Mit einem neuen Urteil hat das oberste deutsche Finanzgericht in München alle überrascht: Die Richter haben den Fiskus zu einer für die Steuerpflichtigen günstigeren Berechnung der außergewöhnlichen Belastungen verdonnert. „Das ist eine gute Nachricht für alle Beteiligten am Gesundheitsmarkt“, kommentiert Thomas Adolph vom führenden Vergleichsportal www.gesetzlichekrankenkassen.de. „In der Regel bilden die Ausgaben für Krankheit, Pflege und Betreuung hierbei den größten Kostenblock.“ Dem Urteil zufolge darf „nur der Teil des Gesamtbetrags der Einkünfte, der den im Gesetz genannten Grenzbetrag übersteigt, mit dem jeweils höheren Prozentsatz belastet“ werden. „Im Klartext heißt das, dass der zumutbare Eigenanteil künftig nicht mehr – gestaffelt nach Einkommen – pauschal mit einem Prozentsatz taxiert werden kann“, erläutert der Experte. Es gelten bis zur ersten Schwelle (15 340 Euro) der für diesen Haushalt niedrigste Satz, die Spanne von 15 340 bis 51 150 Euro darf nur mit dem mittleren Prozentsatz als zumutbarer Eigenanteil erfasst werden und erst die überschießenden Kosten sind mit höchsten Prozentsatz des steuerbaren Einkommens als zumutbar anzusetzen.“ Die Prozentsätze – zwischen einem und sieben Prozent des Gesamtbetrags der Einkünfte – entsprechen der Annahme, dass Bürger mit einem höheren Gesamtbetrag der Einkünfte leistungsfähiger und damit entsprechend belastbarer sind. Unterschiede macht der Fiskus auch nach Familienstand und Kinderanzahl.
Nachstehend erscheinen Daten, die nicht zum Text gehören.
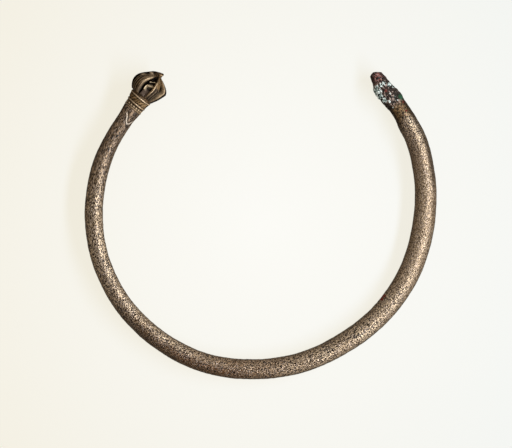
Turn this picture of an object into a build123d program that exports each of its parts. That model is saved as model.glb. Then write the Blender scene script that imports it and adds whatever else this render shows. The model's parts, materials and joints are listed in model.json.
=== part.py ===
from build123d import *
from collections import namedtuple
from math import asin, cos, degrees, radians, sin
import os

# An open bangle of cast bronze: a plain round rod bent to a hoop, with a ribbed bud at one end.
# The other end is bare and corroded, down to the nose that a second bud once sat on.
# Millimetres, +Z up. The bangle lies on its side on the ground, Z = 0, with the gap towards +Y.
# The origin is under the middle of its box. Angles are in degrees, counter-clockwise from +X.

# The hoop's own sizes
hoop_radius = 34.0          # from the hoop's centre to the middle of the rod
rod_width = 4.6             # across the rod where it is thickest
collar_angle = 143.0        # where the rod meets the bud's collar
rod_turn = 243.75           # from the collar round to the corroded end

# The corroded bare end, which runs on straight
bare_length = 11.1          # from the end of the bend to the step
bare_lean = 8.0             # how far it turns inward of the bend
nose_length = 2.6           # the tapered nose beyond the step
nose_width = 3.1            # across the nose at the step

# The tenon, hidden inside the bud, and the bud's seat on it
tenon_length = 2.9
tenon_width = 2.5
tenon_taper = 6.0
seat_gap = 0.1              # between the bud and the rod, all over the seat

# The darts incised round the rod below the collar
dart_count = 4
dart_start = 1.0            # from the collar to the darts' open ends
dart_length = 2.3           # from their open ends to their points
dart_line = 0.25            # across the incised line
dart_depth = 0.2
dart_twist = 56.0           # the first dart's place round the rod, from the hoop's outside

# The bud's collar, with its two rings
bud_lean = 2.9              # how far the bud turns inward of the bend
collar_radius = 2.05
collar_length = 3.0
ring_proud = 0.15           # how far the lower ring stands out of the collar
rim_proud = 0.42            # how far the upper ring, under the bud, stands out of it

# The bud itself
bud_length = 6.4
bud_radius = 3.72           # to the outside of the ribs, where they are widest
core_radius = 2.4           # the closed core that the ribs arch over
tip_radius = 0.5
rib_count = 8
rib_thickness = 0.55
rib_start = 17.0            # the first rib's place round the bud, from the hoop's outside

# Where the rod touches the ground, across the hoop from the bud
ground_angle = 302.0

# The rod swells a little where it meets the collar
collar_end_width = 3.87
swell_turn = 0.02           # the share of rod_turn that the swelling takes

# The rod in even steps, from the swelling to the corroded end: the distance of its middle from
# the hoop's centre as a share of hoop_radius, and its width as a share of rod_width
RodSection = namedtuple("RodSection", "reach width")
rod_sections = [
    RodSection(0.958, 0.74),
    RodSection(0.980, 0.79),
    RodSection(0.998, 0.81),
    RodSection(1.013, 0.80),
    RodSection(1.018, 0.82),
    RodSection(1.015, 0.85),
    RodSection(1.011, 0.87),
    RodSection(0.996, 0.90),
    RodSection(0.988, 0.91),
    RodSection(0.981, 0.93),
    RodSection(0.989, 0.95),
    RodSection(0.997, 0.98),
    RodSection(1.001, 0.99),
    RodSection(1.014, 0.96),
    RodSection(1.023, 0.94),
]

# The bare end in even steps, after the rod's last section: how far its middle lies outside a
# straight line and how wide it is, both as shares of rod_width
EndSection = namedtuple("EndSection", "aside width")
bare_sections = [
    EndSection(0.058, 0.88),
    EndSection(0.086, 0.83),
    EndSection(0.091, 0.83),
    EndSection(0.080, 0.91),
    EndSection(0.046, 0.90),
    EndSection(0.004, 0.85),
    EndSection(0.042, 0.73),
]

# The nose in even steps, from the bare end's step on: the same two sizes as shares of nose_width
nose_sections = [
    EndSection(0.070, 1.00),
    EndSection(0.093, 0.93),
    EndSection(0.093, 0.78),
    EndSection(0.033, 0.30),
]

# The collar's rings: where each begins, is proudest and ends, as shares of collar_length
RingHeights = namedtuple("RingHeights", "start crest end")
ring = RingHeights(0.33, 0.45, 0.57)
rim = RingHeights(0.70, 0.90, 1.00)

# The arcs of a rib's outline and of the core's pass through these places: a share of bud_radius
# or core_radius out from the middle, and a share of bud_length up from the collar
ArcPlace = namedtuple("ArcPlace", "out up")
rib_belly = ArcPlace(0.86, 0.18)
rib_crown = ArcPlace(1.00, 0.45)
rib_shoulder = ArcPlace(0.66, 0.76)
core_belly = ArcPlace(0.86, 0.60)
core_top = 0.93             # the core's height as a share of bud_length


def outward(angle):
    """The level direction away from the hoop's centre."""
    return Vector(cos(radians(angle)), sin(radians(angle)), 0)


def around(angle):
    """The level direction along the rod, away from the bud."""
    return outward(angle + 90)


def rod_plane(turn, reach, lean=0.0):
    """The plane across the rod at a share of its turn. X is outward, Z runs along the rod."""
    angle = collar_angle + turn * rod_turn
    middle = outward(angle) * hoop_radius * reach
    return Plane(origin=middle, x_dir=outward(angle + lean), z_dir=around(angle + lean))


def across(plane, along, aside):
    """The plane that is a distance along from the given one, with its middle moved aside."""
    return plane.offset(along).shift_origin(plane.from_local_coords((aside, 0, along)))


def rod_turn_at(index):
    """The share of the turn at which a section of the rod stands."""
    return swell_turn + (1 - swell_turn) * index / (len(rod_sections) - 1)


def bud_place(place, radius):
    """A place of an outline, out from the bud's axis and up from the collar's base."""
    return (place.out * radius, collar_length + place.up * bud_length)


rod_start = rod_sections[0]
rod_end = rod_sections[-1]
collar_plane = rod_plane(0, rod_start.reach, lean=-bud_lean)
bare_plane = rod_plane(1, rod_end.reach, lean=bare_lean)

# The incised darts: a zigzag of thin walls that reach dart_depth under the rod's surface
dart_middle = dart_start + dart_length / 2
swell_length = radians(swell_turn * rod_turn) * hoop_radius
dart_plane = rod_plane(swell_turn * dart_middle / swell_length, rod_start.reach)
dart_near = collar_end_width / 2
dart_far = rod_width * rod_start.width / 2
dart_half = dart_near * radians(180 / dart_count)

with BuildPart() as dart:
    with BuildSketch(Plane.YZ.offset(dart_far / 2)):
        with BuildLine():
            Polyline((-dart_half, -dart_length / 2), (0, dart_length / 2), (dart_half, -dart_length / 2))
        trace(line_width=dart_line)
    extrude(amount=rod_width / 2)

with BuildPart(dart_plane) as darts:
    with PolarLocations(0, dart_count, start_angle=dart_twist):
        add(dart.part)
    with Locations((0, 0, swell_length / 2 - dart_middle)):
        Cone(dart_near - dart_depth, dart_far - dart_depth, swell_length, mode=Mode.SUBTRACT)

# The hoop: the swelling, the bent rod, its bare end and nose, the tenon and the darts
with BuildPart() as hoop:
    with BuildSketch(collar_plane):
        Circle(collar_end_width / 2)
    with BuildSketch(rod_plane(swell_turn, rod_start.reach)):
        Circle(rod_width * rod_start.width / 2)
    loft()
    for index, section in enumerate(rod_sections):
        with BuildSketch(rod_plane(rod_turn_at(index), section.reach)):
            Circle(rod_width * section.width / 2)
    loft()
    with BuildSketch(rod_plane(1, rod_end.reach)):
        Circle(rod_width * rod_end.width / 2)
    for index, section in enumerate(bare_sections, start=1):
        along = bare_length * index / len(bare_sections)
        with BuildSketch(across(bare_plane, along, rod_width * section.aside)):
            Circle(rod_width * section.width / 2)
    loft()
    for index, section in enumerate(nose_sections):
        along = bare_length + nose_length * index / (len(nose_sections) - 1)
        with BuildSketch(across(bare_plane, along, nose_width * section.aside)):
            Circle(nose_width * section.width / 2)
    loft()
    with BuildSketch(collar_plane):
        Circle(tenon_width / 2)
    extrude(amount=-tenon_length, taper=tenon_taper)
    add(darts.part, mode=Mode.SUBTRACT)
hoop.part.label = "hoop"


# One rib of the bud, standing on its collar: two arcs that meet at the bud's widest place
bud_tip = collar_length + bud_length
with BuildPart() as rib:
    with BuildSketch(Plane.XZ):
        with BuildLine():
            foot = Line((0, collar_length), (collar_radius, collar_length))
            crown = bud_place(rib_crown, bud_radius)
            belly = ThreePointArc(foot @ 1, bud_place(rib_belly, bud_radius), crown)
            shoulder = ThreePointArc(crown, bud_place(rib_shoulder, bud_radius), (tip_radius, bud_tip))
            Polyline(shoulder @ 1, (0, bud_tip), foot @ 0)
        make_face()
    extrude(amount=rib_thickness / 2, both=True)

# The finial: collar, rings and core in one turned form, the ribs round it and the tenon's socket
finial_plane = Plane(
    origin=collar_plane.from_local_coords((0, 0, -seat_gap)),
    x_dir=collar_plane.x_dir,
    z_dir=-collar_plane.z_dir,
)
finial_side = Plane(origin=finial_plane.origin, x_dir=finial_plane.x_dir, z_dir=-finial_plane.y_dir)
core_height = collar_length + core_top * bud_length
with BuildPart(finial_plane) as finial:
    with BuildSketch(finial_side):
        with BuildLine():
            band = Polyline((0, 0), (collar_radius, 0), (collar_radius, ring.start * collar_length))
            lower = ThreePointArc(
                band @ 1,
                (collar_radius + ring_proud, ring.crest * collar_length),
                (collar_radius, ring.end * collar_length),
            )
            groove = Line(lower @ 1, (collar_radius, rim.start * collar_length))
            upper = ThreePointArc(
                groove @ 1,
                (collar_radius + rim_proud, rim.crest * collar_length),
                (core_radius, rim.end * collar_length),
            )
            core = ThreePointArc(upper @ 1, bud_place(core_belly, core_radius), (tip_radius, core_height))
            Polyline(core @ 1, (0, core_height), (0, 0))
        make_face()
    revolve(axis=Axis(finial_plane.origin, finial_plane.z_dir))
    with PolarLocations(0, rib_count, start_angle=rib_start):
        add(rib.part)
    with BuildSketch(finial_plane):
        Circle(tenon_width / 2 + seat_gap)
    extrude(amount=tenon_length, taper=tenon_taper, mode=Mode.SUBTRACT)
finial.part.label = "finial"

# The bud is wider than the rod, so the hoop leans on the ground's line of contact with the rod
bud_middle = finial_plane.from_local_coords((0, 0, collar_length + rib_crown.up * bud_length))
ground_turn = (ground_angle - collar_angle) / rod_turn
ground_index = round((ground_turn - swell_turn) / (1 - swell_turn) * (len(rod_sections) - 1))
ground_section = rod_sections[ground_index]
ground_span = hoop_radius * ground_section.reach - bud_middle.dot(outward(ground_angle))
drop = -finial.part.bounding_box().min.Z - rod_width * ground_section.width / 2
lean_axis = Axis((0, 0, 0), around(ground_angle))
lean_angle = degrees(asin(drop / ground_span))

leaning = [piece.part.rotate(lean_axis, lean_angle) for piece in (hoop, finial)]
room = Compound(leaning).bounding_box()
set_down = Location((-room.center().X, -room.center().Y, -room.min.Z))

os.makedirs("parts", exist_ok=True)
for piece in leaning:
    export_step(piece.moved(set_down), "parts/" + piece.label + ".step")
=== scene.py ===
import json
from collections import namedtuple
from math import cos, pi, radians, sin

import bpy
import numpy as np
from mathutils import Matrix, Vector, noise


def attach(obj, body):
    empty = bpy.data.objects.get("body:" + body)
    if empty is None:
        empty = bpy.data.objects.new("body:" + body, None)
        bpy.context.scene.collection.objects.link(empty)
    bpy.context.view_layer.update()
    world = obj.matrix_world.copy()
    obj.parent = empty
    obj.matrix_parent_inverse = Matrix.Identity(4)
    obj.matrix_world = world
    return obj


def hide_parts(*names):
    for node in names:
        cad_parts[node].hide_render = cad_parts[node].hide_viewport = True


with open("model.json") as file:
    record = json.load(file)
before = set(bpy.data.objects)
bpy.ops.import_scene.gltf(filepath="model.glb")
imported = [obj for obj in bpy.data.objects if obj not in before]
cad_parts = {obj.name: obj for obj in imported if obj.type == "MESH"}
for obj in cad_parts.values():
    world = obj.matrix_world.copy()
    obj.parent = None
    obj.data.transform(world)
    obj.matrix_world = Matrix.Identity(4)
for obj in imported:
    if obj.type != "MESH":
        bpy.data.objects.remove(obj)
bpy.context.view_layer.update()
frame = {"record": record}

# An open bronze bangle, lying flat and seen from straight above.
# Forms are worked out in millimetres, in the hoop's own frame or the bud's, and put in place in
# metres at the end. Angles are in degrees, counter-clockwise from +X.
MM = 0.001
UP = np.array((0.0, 0.0, 1.0))

# The hoop's own sizes
HOOP_RADIUS = 34.0
ROD_WIDTH = 4.6
COLLAR_ANGLE = 143.0
ROD_TURN = 244.25
SWELL_TURN = 0.02
COLLAR_REACH = 0.958
COLLAR_END_WIDTH = 3.87
BUD_LEAN = 2.9
BARE_LEAN = 7.5
BARE_LENGTH = 13.80
SEAT_GAP = 0.1
SEAT_LIP = 0.085
SEAT_STRAIGHT = 2.5
TENON_LENGTH = 2.9
TENON_RADIUS = 1.25
TENON_END_RADIUS = 0.95

# The rod's inner side is hollowed a little here, in millimetres from the collar
WAIST_MIDDLE = 8.0
WAIST_SPREAD = 3.5
WAIST_DEPTH = 0.14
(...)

Kommentierung der BFH-Rechtsprechung (Quelle: www.haufe.de)
Löwenanteil Gesundheitskosten
Brille, Rollstuhl, Hörgerät
Laut Wikipedia zählen zu den in Paragraf 33 Einkommensteuergesetz (EStG) geregelten außergewöhnlichen Belastungen vornehmlich Krankheitskosten: Arztkosten, soweit sie nicht von der Krankenkasse übernommen werden; Fahrtkosten zu Ärzten und Therapien; Zuzahlungen auf Medikamente; Beerdigungskosten eines nahen Verwandten, wenn das Erbe nicht ausreicht, die Kosten zu decken; Pflegekosten oder Pflegeheimkosten für die Eltern, soweit sie nicht durch Leistungen einer gesetzlichen oder privaten Pflegeversicherung gedeckt sind; Fahrtkosten für den amts- oder vertrauensärztlich empfohlenen Besuch der Anonymen Alkoholiker, dazu unter bestimmten Umständen eine Ayurveda-Behandlung sowie Augenoperationen, die eine Fehlsichtigkeit korrigieren – also alle Augen-Laser-Operationen. Dazu kommen Hilfsmittel wie Brille, Rollstuhl, Hörgerät oder die kostspieligen dritten Zähne. Auch Vorsorgemaßnahmen und begleitende Therapien wie Krankengymnastik, Yoga oder Osteopathie gehören in der Regel zu den anerkannten Belastungen.
Strenge Formvorschriften
Meist ärztliche Verordnung notwendig
Um vom Fiskus Krankheitskosten als außergewöhnliche Belastung im Sinne des Paragrafen 33 EStG anerkannt zu bekommen muss man sich den strenge Nachweispflichten unterwerfen, klärt Adolph auf. Das ergebe sich aus der geltenden Durchführungsverordnung, „welche die Zwangsläufigkeit von Aufwendungen im Krankheitsfall voraussetzt.“ Das gelinge beispielsweise durch die Verordnung eines Arztes oder Heilpraktikers für Arznei-, Heil- und Hilfsmittel. Manchmal sei auch eine vorherige Begutachtung durch den zuständigen Amtsarzt oder durch den Medizinischen Dienst der Krankenkassen notwendig. Speziell bei hohen Pflegekosten sei das oft vorteilhaft.